His successor, executive chef Stephan Bogardus, is one.
Bogardus, a Southold native, was chef de cuisine under Hayden from 2011 to 2013. Two months after Hayden’s passing, in September 2015, Bogardus was named executive chef. There are differences, of course, but the young chef keeps The North Fork Table among Long Island’s top restaurants.
Welcome changes include the addition of an a la carte menu, and a more casual “family menu” on some weekdays. Three- and five-course tasting menus, with or without wine pairings, remain. The desserts of Claudia Fleming, one of the Northeast’s great pastry chefs and Hayden’s wife, are dependably terrific.
Service has stayed gracious, attentive, unpretentious; the look, handsome, countrified, restrained. Pale hues prevail. The west dining room now sports whitewashed wood tables for diners seeking a less formal design. The main room keeps to tablecloths. And the restaurant, which used to be primarily a reservations-only spot, encourages walk-ins.
Go for the outstanding combination of raw tuna and seared Hudson Valley foie gras, with glazed daikon and radish syrup — an update on Hayden’s union that featured hamachi.
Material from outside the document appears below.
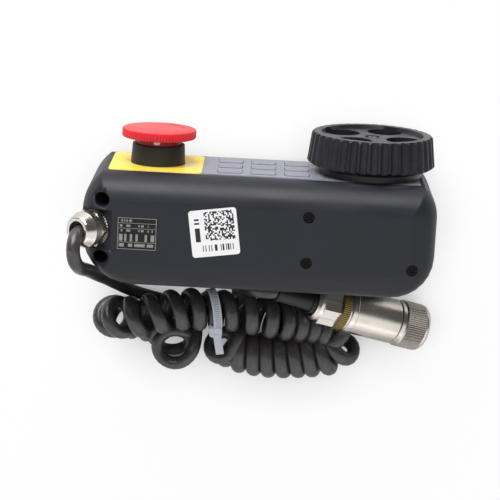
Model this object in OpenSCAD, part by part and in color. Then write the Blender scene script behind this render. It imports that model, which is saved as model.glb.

Savor the lustrous crudo of black sea bass, finished with crisp ginger, grapefruit, cilantro and fruity olive oil. Definitely sample the day’s just-harvested local oysters. Enjoy the crisp, generous cod-and-Yukon Gold potato cakes, accented with black truffle tartar sauce.
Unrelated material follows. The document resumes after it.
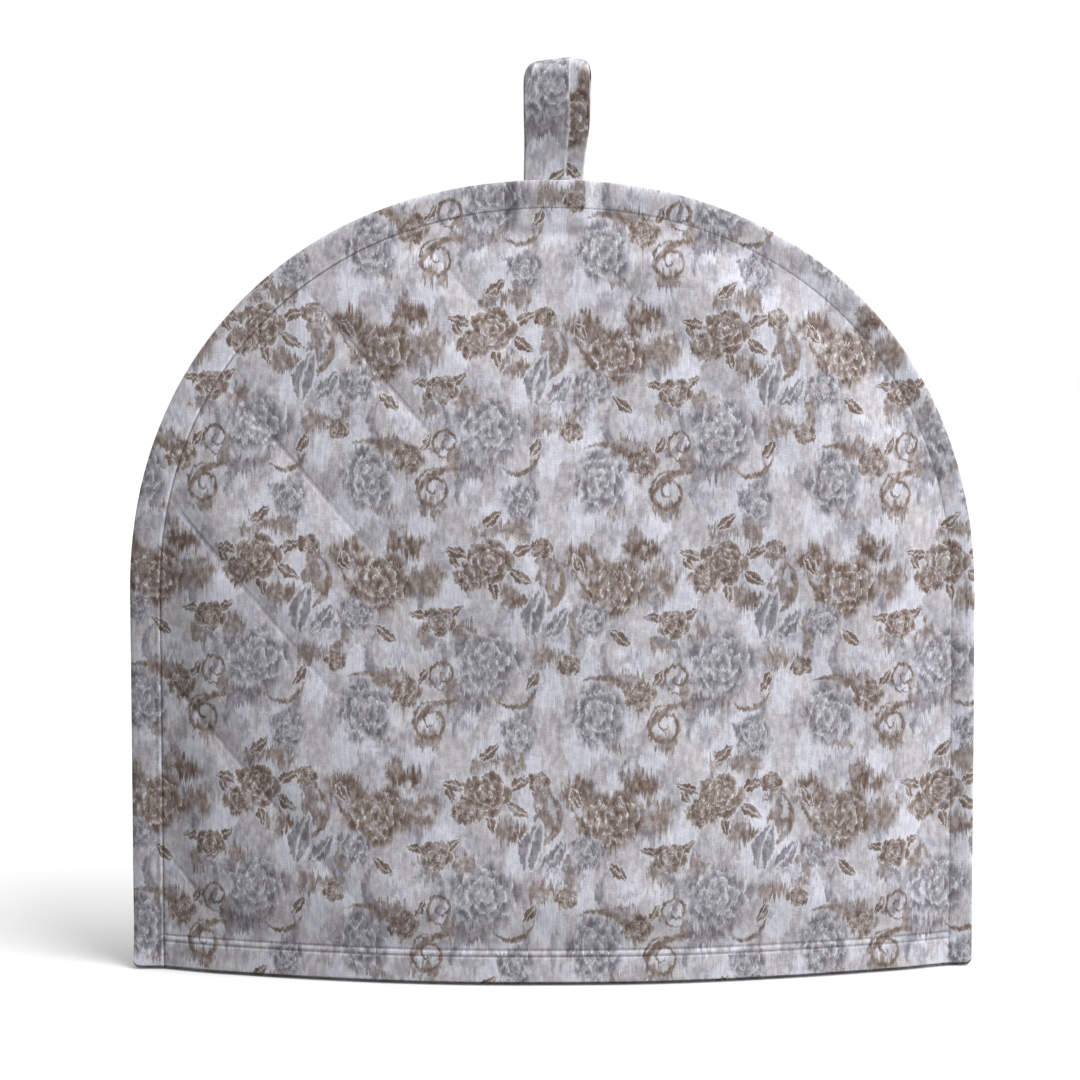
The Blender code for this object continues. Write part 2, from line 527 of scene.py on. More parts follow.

Satisfying roasted salsify soup, with crème fraîche, sumac and chervil, is the seasonal heir to a vibrant soup of laratte potatoes and celery root. A salad of young lettuces, fennel and radish is a refreshing starter. But you can skip the minimalist selection of cheeses and cured meats. The house’s bread is more suitable for breakfast or brunch, anyway.
House-made ricotta cavatelli with butternut squash arrives molto al dente and on the dry side, as if competing with the brown-butter hazelnuts that accompany it. The striploin of Australian beef shows up closer to medium-well than medium-rare. But order the delicious whipped potatoes as a side dish.
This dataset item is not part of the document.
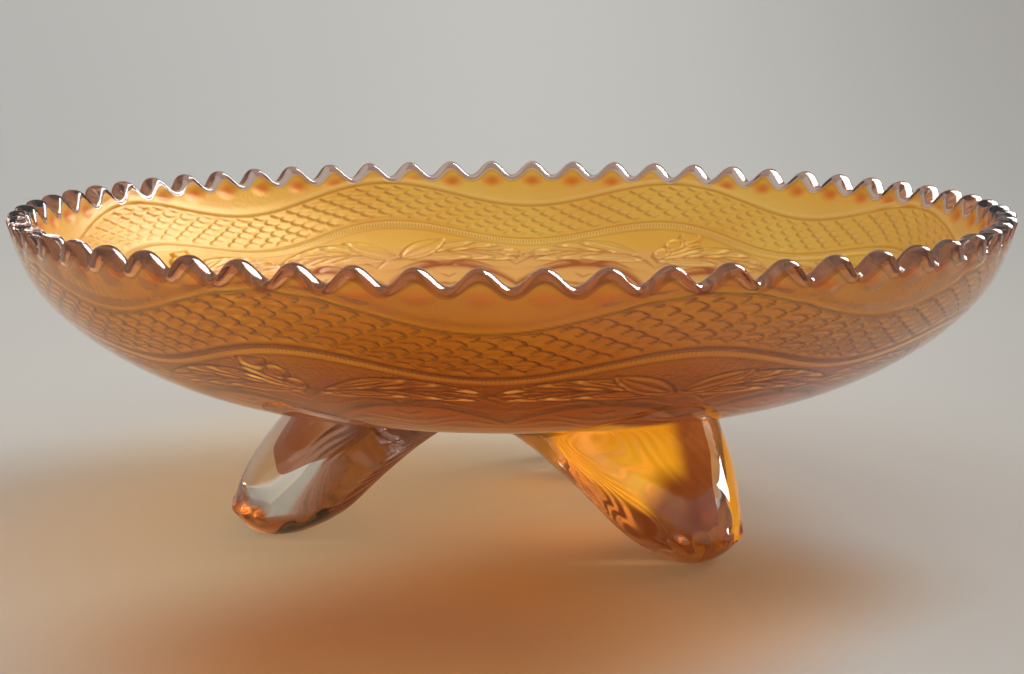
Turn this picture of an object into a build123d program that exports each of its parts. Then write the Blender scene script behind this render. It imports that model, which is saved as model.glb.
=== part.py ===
from build123d import *
from math import exp, hypot, radians, tan
import os

# Shallow pressed-glass bowl with a scalloped rim, standing on three spatula feet.
# Millimetres.  Origin: on the table, on the bowl's axis.  +Z up.

# ---- driving dimensions -------------------------------------------------------------------------
RIM_RADIUS = 110.0          # over the scallop tips
TOTAL_HEIGHT = 71.0         # table to scallop tips
RIM_WALL = 4.4              # glass thickness at the rim
FLOOR_GLASS = 5.6           # glass thickness in the middle of the floor
UNDERSIDE_HEIGHT = 26.0     # table to the underside, on the axis

SCALLOPS = 60
SCALLOP_DEPTH = 3.8         # tip to valley
LOBE_SHARE = 0.62           # share of each wave's curvature that belongs to the rounded lobe
RIM_ROUNDING = 1.5          # fire-polished edge
VALLEY_HEIGHT = TOTAL_HEIGHT - SCALLOP_DEPTH
CLEAR_ABOVE = TOTAL_HEIGHT + SCALLOP_DEPTH
GAP_REACH = 2 * RIM_WALL    # how far the cut for a scallop's gap runs in from the rim
WAVE_EDGE_BAND = SCALLOP_DEPTH + 0.5    # every edge of the scalloped rim lies this near the top
LEVEL_RADIUS_CHANGE = 0.9   # an edge that runs round the rim changes its radius by less than this
AXIS_CLEARANCE = 1.0

# Name and bearing in degrees.  The feet are finished by hand, a few degrees off even thirds.
FEET = {"foot_left": 185.0, "foot_right": -58.0, "foot_back": 59.0}
FOOT_SECTION_HEIGHTS = (0.0, 3.0, 7.0, 12.0, 18.0, 25.0, 33.0, 42.0)
TOE_RADIUS = 53.3           # the toe's middle, from the axis
TOE_LEAN = 0.38             # how fast a foot leans in towards the axis just above the toe
TOE_CURL = 0.0167           # how fast that lean grows with height
TOE_DEPTH = 14.0            # half of the foot's radial size above its rounded toe
DEPTH_GROWTH = 0.11         # growth of that half size per millimetre of height
TOE_TAPER = 0.42            # share of the half size lost at the table
TOE_TAPER_HEIGHT = 5.0      # height over which the taper fades
TOE_HALF_WIDTH = 7.6
FOOT_SPREAD = 0.64          # growth of the half width per millimetre of height
TOE_ROUNDING = 2.8

# ---- bowl profile -------------------------------------------------------------------------------
# Outer curve, from the underside's middle to the rim: a nearly flat floor, a shallow shoulder,
# then a side that steepens to upright at the edge.
OUTER_CURVE = (
    (0.0, UNDERSIDE_HEIGHT),
    (33.0, 27.0),
    (55.0, 30.8),
    (72.0, 34.4),
    (88.3, 42.0),
    (98.7, 49.9),
    (105.8, 59.0),
    (RIM_RADIUS, TOTAL_HEIGHT),
)
INNER_CURVE = (
    (0.0, UNDERSIDE_HEIGHT + FLOOR_GLASS),
    (33.0, 32.4),
    (54.0, 36.0),
    (70.0, 39.6),
    (85.0, 46.6),
    (94.6, 53.2),
    (101.2, 61.0),
    (RIM_RADIUS - RIM_WALL, TOTAL_HEIGHT),
)
AXIS_TANGENT = (1, 0)
RIM_TANGENT = (0.27, 1)


def half_profile(points):
    """One smooth curve in the XZ plane, level on the axis and nearly upright at the rim."""
    return Spline(*points, tangents=(AXIS_TANGENT, RIM_TANGENT))


def scallop_arcs(radius):
    """Half pitch, lobe arc and the point where lobe and valley arcs meet smoothly, at one radius."""
    half_pitch = radius * tan(radians(180 / SCALLOPS))
    arc_sum = (half_pitch**2 + SCALLOP_DEPTH**2) / (2 * SCALLOP_DEPTH)
    lobe_arc = LOBE_SHARE * arc_sum
    valley_share = 1 - LOBE_SHARE
    meet_x = half_pitch * valley_share
    meet_z = VALLEY_HEIGHT + SCALLOP_DEPTH * valley_share
    return half_pitch, lobe_arc, meet_x, meet_z


def foot_section(height):
    """Centre radius, radial half size and half width of a spatula foot at one height."""
    centre = TOE_RADIUS - TOE_LEAN * height - TOE_CURL * height**2
    taper = 1 - TOE_TAPER * exp(-height / TOE_TAPER_HEIGHT)
    depth = (TOE_DEPTH + DEPTH_GROWTH * height) * taper
    width = TOE_HALF_WIDTH + FOOT_SPREAD * height
    return centre, depth, width


def distance_from_axis(point):
    return hypot(point.X, point.Y)


# ---- the solid under the bowl's outer surface, which the feet are fitted against ---------------
with BuildPart() as outer_form:
    with BuildSketch(Plane.XZ):
        with BuildLine():
            half_profile(OUTER_CURVE)
            Line((RIM_RADIUS, TOTAL_HEIGHT), (0, TOTAL_HEIGHT))
            Line((0, TOTAL_HEIGHT), (0, UNDERSIDE_HEIGHT))
        make_face()
    revolve(axis=Axis.Z)

# ---- one gap of the scalloped edge --------------------------------------------------------------
with BuildPart() as rim_gap:
    for radius in (RIM_RADIUS - GAP_REACH, RIM_RADIUS + RIM_WALL):
        half_pitch, lobe_arc, meet_x, meet_z = scallop_arcs(radius)
        with BuildSketch(Plane(origin=(radius, 0, 0), x_dir=(0, 1, 0), z_dir=(1, 0, 0))):
            with BuildLine():
                RadiusArc((-half_pitch, TOTAL_HEIGHT), (-meet_x, meet_z), lobe_arc)
                ThreePointArc((-meet_x, meet_z), (0, VALLEY_HEIGHT), (meet_x, meet_z))
                RadiusArc((meet_x, meet_z), (half_pitch, TOTAL_HEIGHT), lobe_arc)
                Polyline(
                    (half_pitch, TOTAL_HEIGHT),
                    (half_pitch, CLEAR_ABOVE),
                    (-half_pitch, CLEAR_ABOVE),
                    (-half_pitch, TOTAL_HEIGHT),
                )
            make_face()
    loft(ruled=True)

# ---- bowl ---------------------------------------------------------------------------------------
with BuildPart() as bowl:
    with BuildSketch(Plane.XZ):
        with BuildLine():
            half_profile(OUTER_CURVE)
            half_profile(INNER_CURVE)
            Line((RIM_RADIUS, TOTAL_HEIGHT), (RIM_RADIUS - RIM_WALL, TOTAL_HEIGHT))
            Line((0, UNDERSIDE_HEIGHT), (0, UNDERSIDE_HEIGHT + FLOOR_GLASS))
        make_face()
    revolve(axis=Axis.Z)
    with PolarLocations(0, SCALLOPS):
        add(rim_gap.part, mode=Mode.SUBTRACT)
    edge_band = bowl.edges().filter_by(lambda e: e.bounding_box().min.Z > TOTAL_HEIGHT - WAVE_EDGE_BAND)
    edge_lines = edge_band.filter_by(lambda e: distance_from_axis(e.center()) > AXIS_CLEARANCE)
    wave_edges = edge_lines.filter_by(
        lambda e: abs(distance_from_axis(e @ 0) - distance_from_axis(e @ 1)) < LEVEL_RADIUS_CHANGE
    )
    fillet(wave_edges, RIM_ROUNDING)

os.makedirs("parts", exist_ok=True)
bowl.part.label = "bowl"
export_step(bowl.part, "parts/bowl.step")

# ---- feet ---------------------------------------------------------------------------------------
for foot_name, bearing in FEET.items():
    with BuildPart() as foot:
        for height in FOOT_SECTION_HEIGHTS:
            centre, depth, width = foot_section(height)
            with BuildSketch(Plane.XY.offset(height)):
                with PolarLocations(centre, 1, start_angle=bearing):
                    Ellipse(depth, width)
        loft()
        fillet(foot.edges().group_by(Axis.Z)[0], TOE_ROUNDING)
        add(outer_form.part, mode=Mode.SUBTRACT)
    foot.part.label = foot_name
    export_step(foot.part, f"parts/{foot_name}.step")
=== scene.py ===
import math

import bpy
import numpy as np
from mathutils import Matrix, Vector


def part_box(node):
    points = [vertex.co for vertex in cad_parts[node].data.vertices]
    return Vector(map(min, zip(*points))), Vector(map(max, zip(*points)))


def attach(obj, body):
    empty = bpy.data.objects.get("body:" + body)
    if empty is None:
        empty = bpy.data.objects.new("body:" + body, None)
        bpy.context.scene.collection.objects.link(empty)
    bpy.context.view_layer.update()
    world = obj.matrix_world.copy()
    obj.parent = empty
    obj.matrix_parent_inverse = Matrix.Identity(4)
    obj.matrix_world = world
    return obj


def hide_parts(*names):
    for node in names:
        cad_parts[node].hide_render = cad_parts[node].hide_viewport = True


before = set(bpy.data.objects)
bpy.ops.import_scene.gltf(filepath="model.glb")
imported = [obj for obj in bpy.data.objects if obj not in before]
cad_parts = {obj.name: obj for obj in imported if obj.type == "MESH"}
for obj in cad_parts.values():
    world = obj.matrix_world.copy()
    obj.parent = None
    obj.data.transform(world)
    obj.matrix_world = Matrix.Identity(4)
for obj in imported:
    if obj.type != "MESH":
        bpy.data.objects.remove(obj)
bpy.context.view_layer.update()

MM = 0.001
TAU = 2 * math.pi

# ---- sizes of the bowl, in millimetres ----------------------------------------------------------
bowl_low, bowl_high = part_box("bowl")
TOP = bowl_high.z / MM
UNDERSIDE = bowl_low.z / MM
SCALLOPS = 60
HALF_PITCH = math.pi / SCALLOPS
RIM_RADIUS = bowl_high.x / MM / math.cos(HALF_PITCH)      # the tips stand half a pitch off the X axis
WALL = 4.4
FLOOR_GLASS = 5.6
SCALLOP_DEPTH = 3.7
TIP_NARROWING = 0.04        # share of a second, twice as fast wave that opens the valleys out
FOOT_BEARINGS = {"foot_left": 185.0, "foot_right": -58.0, "foot_back": 59.0}

# ---- where the pattern lies, in millimetres down the inner wall from the rim ---------------------
WAVES = 8                                    # waves of the two ribs round the bowl
TROUGH_BEARING = math.radians(-104.5)        # one place where the ribs dip furthest from the rim
UPPER_RIB = 8.1
LOWER_RIB = 20.6
RIB_SWING = 3.6
RIB_HALF = 1.1
LEDGE_HEIGHT = 0.28
ROPE_HEIGHT = 0.4
ROPE_BELOW_RIB = 0.8        # the roped bead's middle, below the lower rib's line
SCALES_ROUND = 120
SCALE_ROWS = 5
SCALE_POINT = 0.78          # how far a scale's edge falls back, in scales, one row away from its tip
SCALE_STEEPNESS = 0.46      # sine of the edge's slope against the row
SCALE_HEIGHT = 0.36
LEAF_SPINE = 31.4
LEAF_LENGTH = 33.0
LEAF_ARCH = 2.6             # how far a long leaf bows towards the rim
FLOOR_START = 30.0

# ---- the floor's petals, in millimetres from the bowl's axis --------------------------------------
# Each row: the radius of its petals' tips, how many there are, and the turn of the row in petals.
PETAL_ROWS = (
    (97.0, 14, 0.5),
    (82.5, 14, 0.0),
    (66.0, 14, 0.5),
    (49.0, 12, 0.25),
    (33.0, 10, 0.0),
    (18.0, 8, 0.5),
)
PETAL_SAG = 8.5             # how far a petal's corners lie inside its tip
VEIN_PITCH = 3.1
VEIN_WAVER = 0.22           # in vein pitches
BOSS_RADIUS = 8.0           # the plain dome in the floor's middle

# ---- the thumb mark below each scallop, in millimetres ---------------------------------------------
THUMB_DOWN = 5.2
THUMB_HALF_WIDTH = 4.2
THUMB_HALF_HEIGHT = 2.5
THUMB_DEPTH = 0.45


# ---- profile curves -----------------------------------------------------------------------------
def smooth_curve(points, start, end, samples=1600):
    """A cubic spline through points with given end directions, with its running length."""
    knots = np.array(points, float)
    place = np.concatenate([[0], np.cumsum(np.hypot(*np.diff(knots, axis=0).T))])
    count = len(knots)
    gap = np.diff(place)
    matrix = np.zeros((count, count))
    known = np.zeros((count, 2))
    matrix[0, 0] = matrix[-1, -1] = 1
    known[0] = np.array(start) / np.hypot(*start)
    known[-1] = np.array(end) / np.hypot(*end)
    for i in range(1, count - 1):
        matrix[i, i - 1] = 1 / gap[i - 1]
        matrix[i, i] = 2 / gap[i - 1] + 2 / gap[i]
        matrix[i, i + 1] = 1 / gap[i]
        before = (knots[i] - knots[i - 1]) / gap[i - 1] ** 2
        after = (knots[i + 1] - knots[i]) / gap[i] ** 2
        known[i] = 3 * (before + after)
    slope = np.linalg.solve(matrix, known)
    along = np.linspace(0, place[-1], samples)
    k = np.clip(np.searchsorted(place, along) - 1, 0, count - 2)
    w = ((along - place[k]) / gap[k])[:, None]
    span = gap[k][:, None]
    out = (
        (2 * w**3 - 3 * w**2 + 1) * knots[k]
        + (w**3 - 2 * w**2 + w) * span * slope[k]
        + (3 * w**2 - 2 * w**3) * knots[k + 1]
        + (w**3 - w**2) * span * slope[k + 1]
    )
    run = np.concatenate([[0], np.cumsum(np.hypot(*np.diff(out, axis=0).T))])
    return run, out[:, 0], out[:, 1]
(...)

Tender, rosy and excellent: the roasted rack of lamb, with fava beans, English peas, pea tendrils and black garlic; and the prosciutto-wrapped Berkshire pork tenderloin, with polenta, fennel and greens. Black truffle-crusted wild Atlantic cod is the big catch, paired with creamy risotto and heightened by a walnut-truffle emulsion.
Long Island wineries are respectably represented on the wine list, which, overall, can be pricey. The corkage fee if you bring your own is $35 a bottle.
Fleming’s desserts are mandatory. These days, they take in addictive, warm sugar-and-spice doughnuts; and a grand chocolate parfait layered with milk chocolate pudding, dark chocolate mousse, spicy chocolate ganache, caramel whipped cream and chocolate crumble.
A cookie plate with oatmeal-raisin, chocolate chip and still richer all-chocolate must be shared. Sorbets, whether pomegranate-blood orange, passion fruit or coconut, also stand out. Consider the soothing coconut tapioca, with passion fruit sorbet and crisp coconut; or haute-homey ginger shortcake with rose-poached rhubarb, vanilla crème fraîche and candied pistachios. Chocolate soufflé with espresso custard sauce is only on tasting menus, and on a busy Saturday night, exceptions aren’t made.
If The North Fork Table isn’t exactly as it was under Gerry Hayden, it’s very close. That alone is a remarkable legacy.